Inside Baseball: Observations on Obamacare, Enrollments and the Exchange

National healthcare consultant and columnist Bob Laszewski makes some interesting observations in his most recent column at Health Care Policy and Marketplace Review.  After making the rounds with insurance carrier executives, actuaries and others involved with the Obamacare rollout, here are some of the things Laszewski reports:

On Enrollment Numbers. About half the enrollments in the exchange are made up of folks that already had insurance and about half were previously uninsured. Other conventional polls indicate that the ratio is closer to two-thirds previously insured and one-third previously without insurance.

On Demographics and Risk. The average age of those enrolling is still high (not enough from the 18 -34 demographic). Actuaries indicate that the overall numbers  may present an even bigger issue: Is enrollment via the exchanges large enough to get the right mix of healthy and sick people to balance the risk?
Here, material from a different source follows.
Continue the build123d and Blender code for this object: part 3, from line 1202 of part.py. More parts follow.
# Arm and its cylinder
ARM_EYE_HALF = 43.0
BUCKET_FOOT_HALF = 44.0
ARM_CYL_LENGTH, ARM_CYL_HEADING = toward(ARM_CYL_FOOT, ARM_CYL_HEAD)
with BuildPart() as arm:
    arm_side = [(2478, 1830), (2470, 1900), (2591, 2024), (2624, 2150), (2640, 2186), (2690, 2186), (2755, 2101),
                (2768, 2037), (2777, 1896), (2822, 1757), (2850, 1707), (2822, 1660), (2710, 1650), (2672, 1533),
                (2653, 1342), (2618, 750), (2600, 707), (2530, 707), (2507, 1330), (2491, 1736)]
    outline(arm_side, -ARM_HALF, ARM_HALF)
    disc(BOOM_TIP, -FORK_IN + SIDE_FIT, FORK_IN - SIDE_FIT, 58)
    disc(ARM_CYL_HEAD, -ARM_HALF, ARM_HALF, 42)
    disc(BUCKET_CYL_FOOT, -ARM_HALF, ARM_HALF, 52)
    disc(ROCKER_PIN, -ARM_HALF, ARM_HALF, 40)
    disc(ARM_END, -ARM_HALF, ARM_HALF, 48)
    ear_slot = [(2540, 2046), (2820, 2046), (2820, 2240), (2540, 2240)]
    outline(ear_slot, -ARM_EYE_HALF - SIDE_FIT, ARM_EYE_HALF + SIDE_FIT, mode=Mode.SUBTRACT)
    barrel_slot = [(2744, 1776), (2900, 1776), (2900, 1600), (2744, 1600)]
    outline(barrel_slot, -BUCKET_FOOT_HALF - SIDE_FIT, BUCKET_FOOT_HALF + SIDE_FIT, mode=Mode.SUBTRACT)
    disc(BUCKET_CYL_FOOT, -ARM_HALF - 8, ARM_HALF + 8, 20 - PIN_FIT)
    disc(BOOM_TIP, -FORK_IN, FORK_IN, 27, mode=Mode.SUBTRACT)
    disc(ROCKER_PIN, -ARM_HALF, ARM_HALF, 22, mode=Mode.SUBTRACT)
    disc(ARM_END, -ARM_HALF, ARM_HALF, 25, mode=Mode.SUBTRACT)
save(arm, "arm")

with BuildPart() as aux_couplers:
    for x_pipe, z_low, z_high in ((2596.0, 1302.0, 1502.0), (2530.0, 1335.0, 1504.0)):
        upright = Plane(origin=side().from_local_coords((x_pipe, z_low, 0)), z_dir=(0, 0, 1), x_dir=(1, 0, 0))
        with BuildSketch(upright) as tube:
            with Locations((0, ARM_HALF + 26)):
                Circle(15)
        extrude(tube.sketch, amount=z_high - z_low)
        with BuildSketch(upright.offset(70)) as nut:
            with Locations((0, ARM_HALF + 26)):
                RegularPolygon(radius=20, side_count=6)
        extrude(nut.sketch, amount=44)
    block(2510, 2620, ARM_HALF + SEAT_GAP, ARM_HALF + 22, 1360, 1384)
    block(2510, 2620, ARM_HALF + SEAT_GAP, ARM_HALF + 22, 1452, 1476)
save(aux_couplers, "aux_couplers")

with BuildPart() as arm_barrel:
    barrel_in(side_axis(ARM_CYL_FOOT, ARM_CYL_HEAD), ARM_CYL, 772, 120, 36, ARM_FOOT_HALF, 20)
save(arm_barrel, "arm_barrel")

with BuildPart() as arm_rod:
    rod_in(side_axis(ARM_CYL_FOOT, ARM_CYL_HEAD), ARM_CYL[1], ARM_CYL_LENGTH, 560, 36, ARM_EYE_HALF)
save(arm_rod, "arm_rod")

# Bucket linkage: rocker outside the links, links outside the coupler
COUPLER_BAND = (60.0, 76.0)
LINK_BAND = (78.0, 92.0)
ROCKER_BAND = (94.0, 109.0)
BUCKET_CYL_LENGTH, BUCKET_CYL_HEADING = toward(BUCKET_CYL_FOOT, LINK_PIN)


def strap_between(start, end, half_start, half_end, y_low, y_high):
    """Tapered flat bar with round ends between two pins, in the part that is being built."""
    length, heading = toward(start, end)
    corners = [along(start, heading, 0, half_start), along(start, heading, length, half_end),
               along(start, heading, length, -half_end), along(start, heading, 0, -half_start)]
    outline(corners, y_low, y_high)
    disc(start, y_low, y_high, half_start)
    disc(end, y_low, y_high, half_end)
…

On Enrollment Attrition. About 15% – 20% of those counted as enrolled have not paid even first month premium. Something to watch over the course of the rest of the year is how many new enrollees will simply allow their policies to lapse. If that happens, with open enrollment closed until next year those numbers are not likely to be replaced.

On Consumer Satisfaction. Carriers report hearing a lot of dissatisfaction from consumers about their new health plans especially when compared to what they had before.

On 2015 Rate Increases. While there will be some variation within and across states, generally, rate increases for 2015 are expected to be just under 10% on exchange plans. A number of factors contribute to this projection: Lack of claims data to analyze.  Rate increases greater that 10% are subject to regulatory review. And, Obamacare reinsurance protects carriers from underwriting losses until 2016.

Our bottom line. Waaaayyyyy more questions than answers. The answers aren’t likely to come for quite some time (years). Carriers don’t think Obamacare will be repealed but rather will evolve and are going forward in that fashion. No one has a handle on Obamacare costs at this point and won’t until enrollments stabilize, more claims data is available for analysis and the $20 billion federal reinsurance backstop for insurance carriers expires in 2016 or when as Laszewski states “the training wheels come off.”